The Voice of America’s (VOA) Bosnian Service has been one of the most successful VOA services in the federal agency — the Broadcasting Board of Governors (BBG). The agency itself regularly scores at the bottom of the heap in annual Federal Employee Viewpoint Surveys (FEVS) conducted by the Office of Personnel Management (OPM) to measure employee satisfaction and employees’ views of management. But a few VOA services led by good managers and staffed by talented and dedicated journalists continue to perform well despite the agency being “practically defunct,” as described three years ago by Secretary of State Hillary Clinton in a congressional testimony and earlier this year by Chairman of the House Foreign Affairs Committee Rep. Ed Royce who said the BBG is “broken” and can’t compete with propaganda from ISIS and Russia. Agency executives disagree with such criticism and claim that management reforms are being carried out.
One of the language services that manages to thrive in a difficult agency environment is the Voice of America Bosnian Service. It is one of the best managed and best performing among VOA services and is celebrating this month the 20th anniversary of its founding in 1996. One former foreign language service broadcaster who is still with the agency told BBG Watch after a brief meeting with the new VOA director that he hopes she might be able to produce some change, at least at the Voice of America.
VOICE OF AMERICA PRESS RELEASE
VOA Director Amanda Bennett (R) presents Certificate of Appreciation to the Voice of America Bosnian Service
The Bosnian Service of the Voice of America has been a standard of broadcasting excellence to Eastern Europe for two decades.
Commemorating the service at Voice of America headquarters in Washington on Tuesday (June 21), VOA Director Amanda Bennett noted that VOA Bosnian has been a trusted source of news since June 15, 1996. “It plays a critical role as one of the few media outlets in Bosnia and Herzegovina that provides accurate, balanced and credible news and information about the region, America and the world,” said Bennett.

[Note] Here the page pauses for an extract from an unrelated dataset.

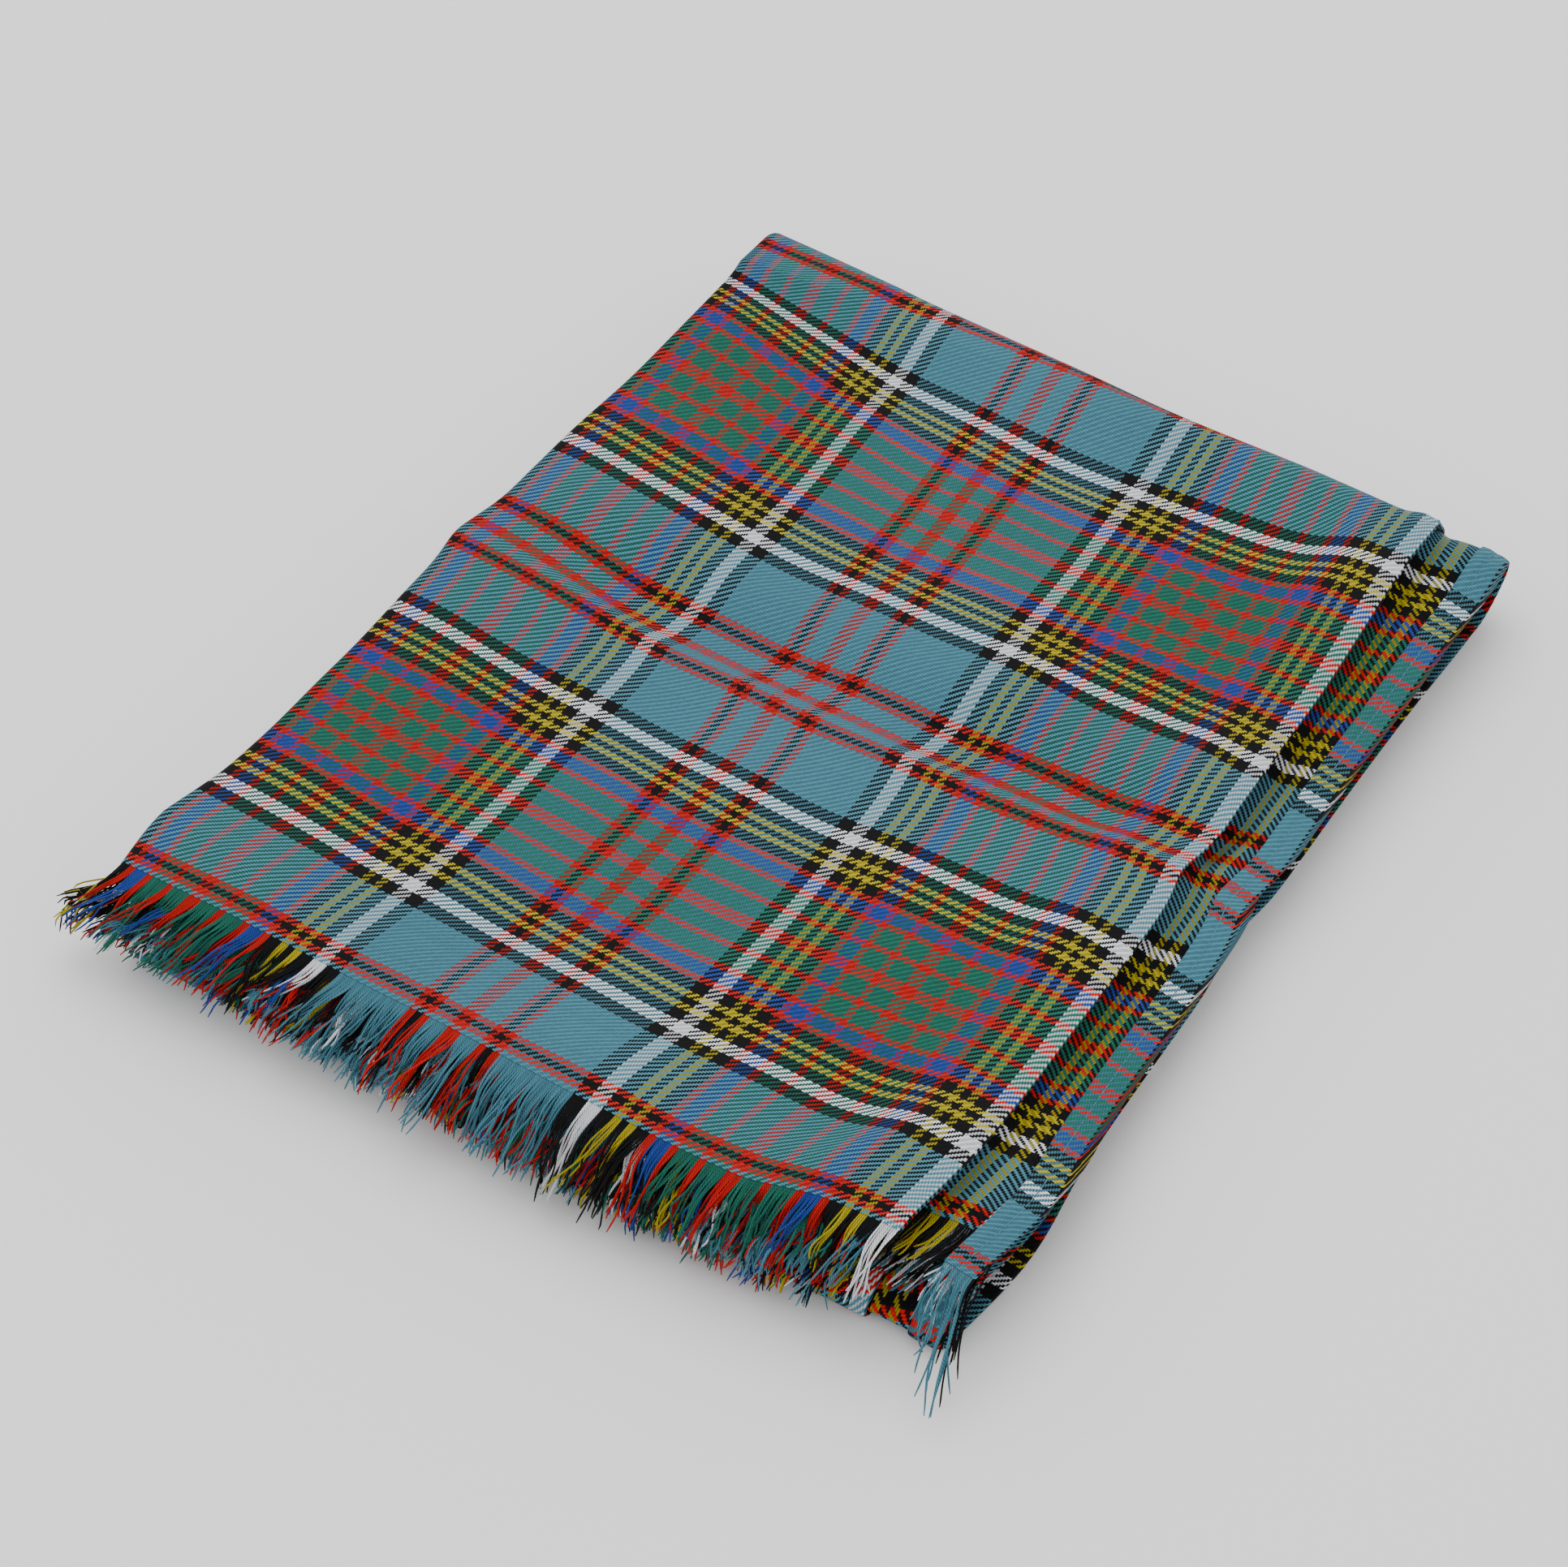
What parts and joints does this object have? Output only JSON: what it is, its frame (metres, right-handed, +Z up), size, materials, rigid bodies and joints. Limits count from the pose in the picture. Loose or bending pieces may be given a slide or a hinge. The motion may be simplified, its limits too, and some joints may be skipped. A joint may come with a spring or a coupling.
{
  "type": "folded throw blanket",
  "caption": "Woven plaid throw blanket with a fringed end and hemmed sides, folded into a flat stack whose last fold opens like a book.",
  "frame": {"origin": "middle of the folded stack's underside, on the surface it lies on", "axes": "+Z up; +X across the stack towards the side with the hems; +Y towards the last fold, so the fringes are at -Y"},
  "size_m": [0.392, 0.5321, 0.0384],
  "materials": {
    "woven_cloth": "2/2 twill wool, multi-colour plaid, matt with a soft nap",
    "hem_thread": "spun sewing thread",
    "fringe_yarn": "twisted two-ply wool yarn in the colours of the warp"
  },
  "bodies": {
    "lower_half": {"bottom_section_cloth": "woven_cloth", "inner_bottom_section_cloth": "woven_cloth", "front_fold_cloth": "woven_cloth", "hem_thread_a_lower_half": "hem_thread", "hem_thread_d_lower_half": "hem_thread", "last_fold_outer_cloth": "woven_cloth", "last_fold_inner_cloth": "woven_cloth", "hem_thread_a_last_fold_outer": "hem_thread", "hem_thread_a_last_fold_inner": "hem_thread", "hem_thread_d_last_fold_outer": "hem_thread", "hem_thread_d_last_fold_inner": "hem_thread"},
    "upper_half": {"top_section_cloth": "woven_cloth", "inner_top_section_cloth": "woven_cloth", "hem_thread_a_top_section": "hem_thread", "hem_thread_a_inner_top_section": "hem_thread", "hem_thread_d_top_section": "hem_thread", "hem_thread_d_inner_top_section": "hem_thread", "fringe_top_end_panel_d": "fringe_yarn", "fringe_top_end_panel_a": "fringe_yarn", "fringe_top_end_panel_b": "fringe_yarn", "fringe_top_end_panel_c": "fringe_yarn", "fringe_inner_end_panel_d": "fringe_yarn", "fringe_inner_end_panel_a": "fringe_yarn", "fringe_inner_end_panel_b": "fringe_yarn", "fringe_inner_end_panel_c": "fringe_yarn"}
  },
  "joints": [
    {"name": "last_fold", "type": "hinge", "parent": "lower_half", "child": "upper_half", "pos_m": [0, 0.229, 0.0192], "axis": [-0.9976, 0.0698, 0], "range_deg": [0, 179], "deforming": ["last_fold_outer_cloth", "last_fold_inner_cloth", "hem_thread_a_last_fold_outer", "hem_thread_a_last_fold_inner", "hem_thread_d_last_fold_outer", "hem_thread_d_last_fold_inner"]}
  ]
}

In a politically and ethnically divided country with a polarized media environment, VOA Bosnian is recognized as a trusted news source. “We are an example of objective, free media for the region,” said Service Chief Dzeilana Pecanin. VOA Bosnian reaches an estimated 17.4 percent of the population in Bosnia and Herzegovina each week through its Studio Washington and interactive television programs.
Although the service’s audience resides primarily in Bosnia and Herzegovina, VOA Bosnian also has television and radio audiences in Serbia and Kosovo as well as throughout Western Europe among the Bosnian diaspora.